(Records contained in a dataset)
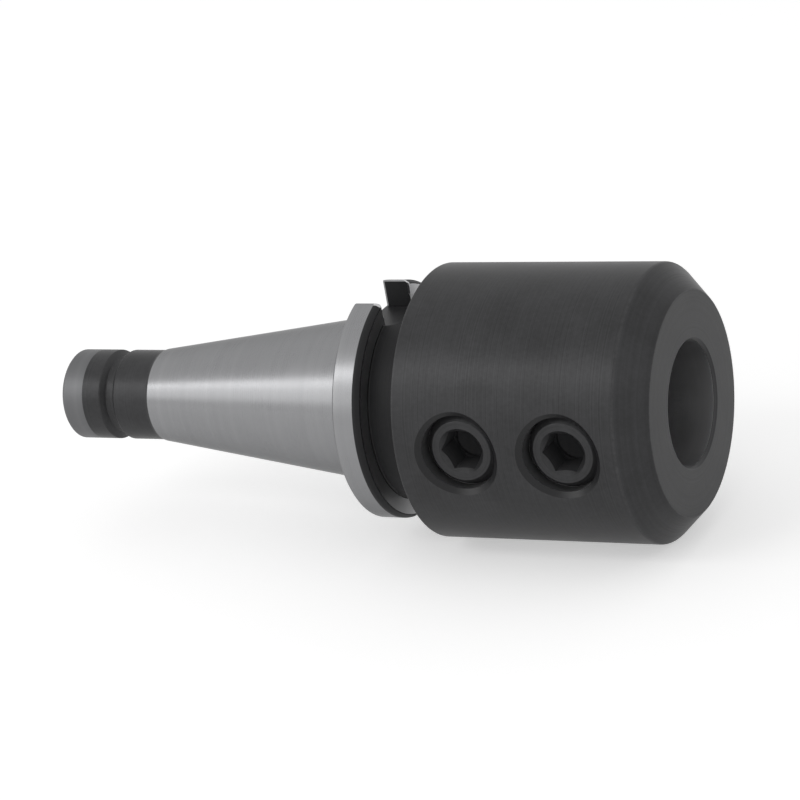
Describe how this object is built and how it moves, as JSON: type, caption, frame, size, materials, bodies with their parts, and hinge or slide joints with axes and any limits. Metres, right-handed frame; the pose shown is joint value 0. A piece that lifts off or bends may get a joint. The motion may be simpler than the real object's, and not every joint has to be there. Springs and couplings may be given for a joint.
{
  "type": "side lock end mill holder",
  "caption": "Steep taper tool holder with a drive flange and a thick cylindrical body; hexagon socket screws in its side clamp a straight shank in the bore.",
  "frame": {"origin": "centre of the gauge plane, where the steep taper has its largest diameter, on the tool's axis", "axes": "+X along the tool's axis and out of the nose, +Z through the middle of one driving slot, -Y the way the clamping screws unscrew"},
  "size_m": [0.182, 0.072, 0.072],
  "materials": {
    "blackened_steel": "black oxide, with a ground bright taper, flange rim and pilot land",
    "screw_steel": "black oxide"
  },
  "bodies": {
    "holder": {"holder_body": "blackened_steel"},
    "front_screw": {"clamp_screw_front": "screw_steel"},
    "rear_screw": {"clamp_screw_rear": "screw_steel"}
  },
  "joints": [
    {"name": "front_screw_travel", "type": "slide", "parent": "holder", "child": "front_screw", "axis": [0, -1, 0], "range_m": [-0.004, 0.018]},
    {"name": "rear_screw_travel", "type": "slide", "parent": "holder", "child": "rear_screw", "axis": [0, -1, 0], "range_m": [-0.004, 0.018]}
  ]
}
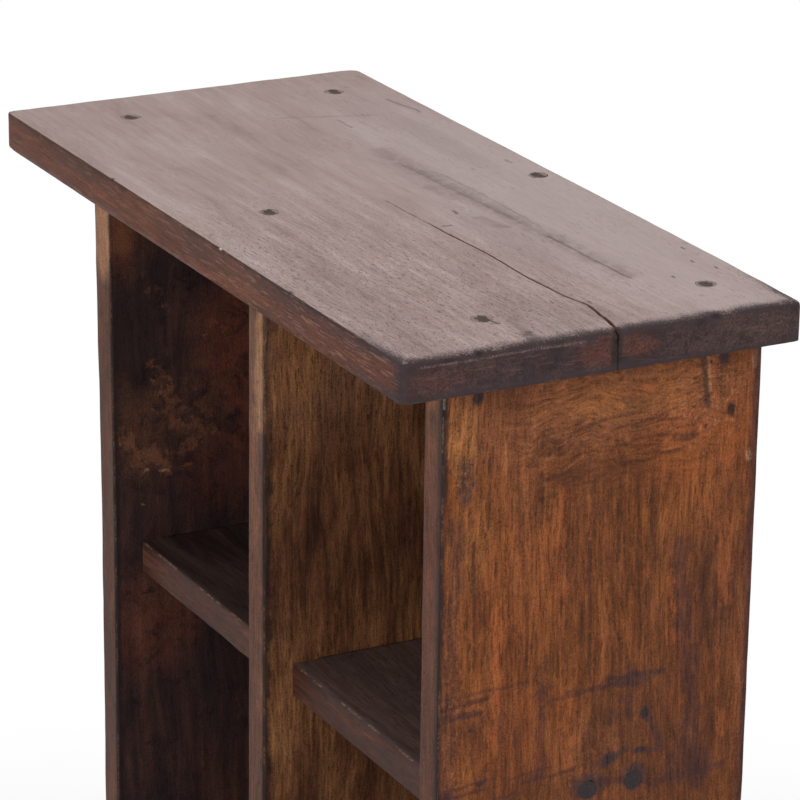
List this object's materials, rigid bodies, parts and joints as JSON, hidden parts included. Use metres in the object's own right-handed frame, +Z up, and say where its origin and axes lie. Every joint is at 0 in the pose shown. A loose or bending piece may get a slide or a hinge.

**Brief**
Copy out all of the lines above exactly.

**Response below**
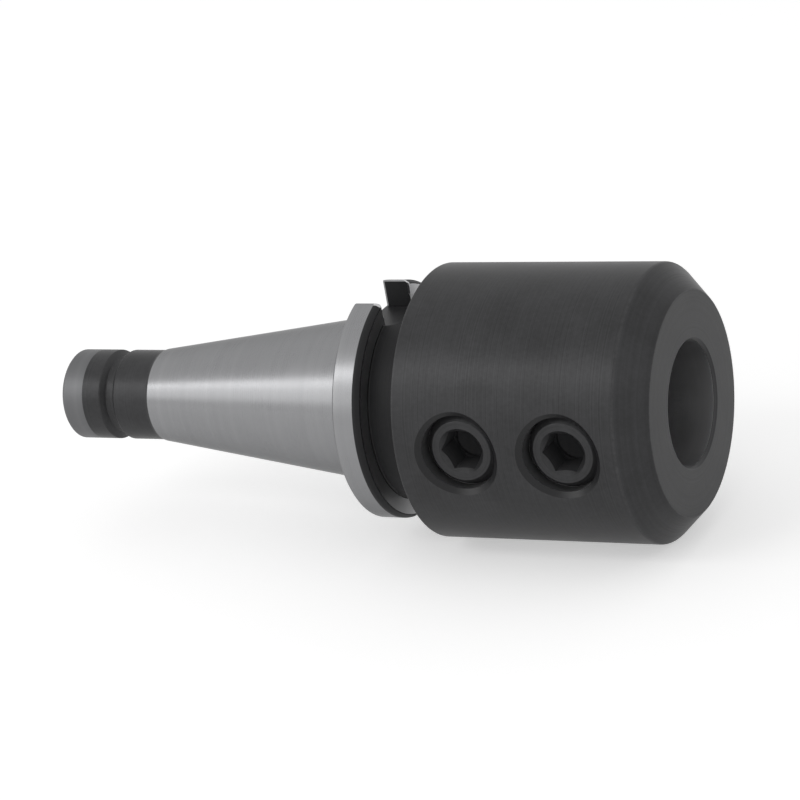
Describe how this object is built and how it moves, as JSON: type, caption, frame, size, materials, bodies with their parts, and hinge or slide joints with axes and any limits. Metres, right-handed frame; the pose shown is joint value 0. A piece that lifts off or bends may get a joint. The motion may be simpler than the real object's, and not every joint has to be there. Springs and couplings may be given for a joint.
{
  "type": "side lock end mill holder",
  "caption": "Steep taper tool holder with a drive flange and a thick cylindrical body; hexagon socket screws in its side clamp a straight shank in the bore.",
  "frame": {"origin": "centre of the gauge plane, where the steep taper has its largest diameter, on the tool's axis", "axes": "+X along the tool's axis and out of the nose, +Z through the middle of one driving slot, -Y the way the clamping screws unscrew"},
  "size_m": [0.182, 0.072, 0.072],
  "materials": {
    "blackened_steel": "black oxide, with a ground bright taper, flange rim and pilot land",
    "screw_steel": "black oxide"
  },
  "bodies": {
    "holder": {"holder_body": "blackened_steel"},
    "front_screw": {"clamp_screw_front": "screw_steel"},
    "rear_screw": {"clamp_screw_rear": "screw_steel"}
  },
  "joints": [
    {"name": "front_screw_travel", "type": "slide", "parent": "holder", "child": "front_screw", "axis": [0, -1, 0], "range_m": [-0.004, 0.018]},
    {"name": "rear_screw_travel", "type": "slide", "parent": "holder", "child": "rear_screw", "axis": [0, -1, 0], "range_m": [-0.004, 0.018]}
  ]
}
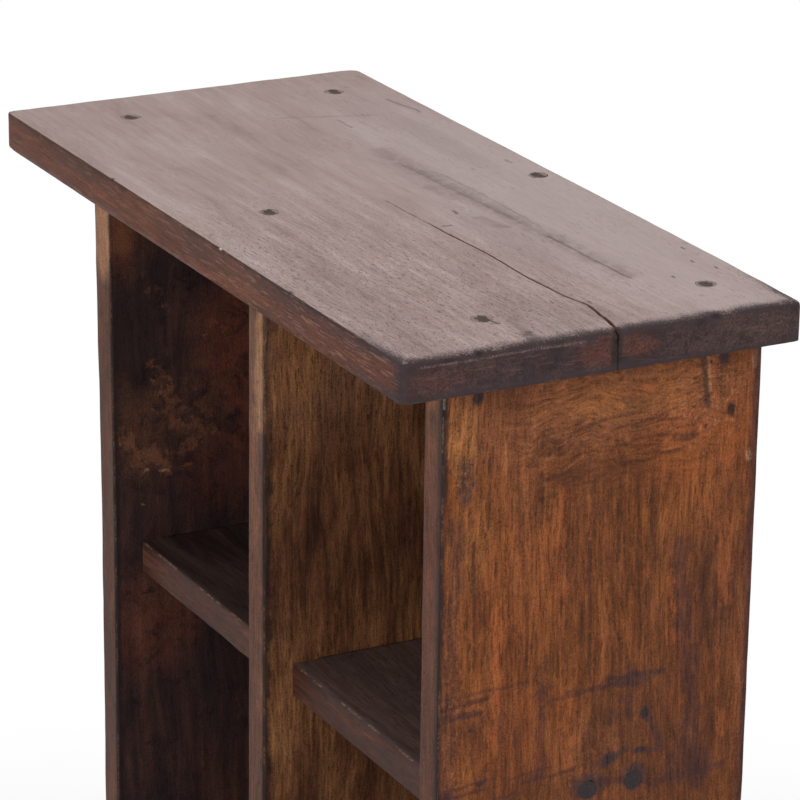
List this object's materials, rigid bodies, parts and joints as JSON, hidden parts included. Use metres in the object's own right-handed frame, +Z up, and say where its origin and axes lie. Every joint is at 0 in the pose shown. A loose or bending piece may get a slide or a hinge.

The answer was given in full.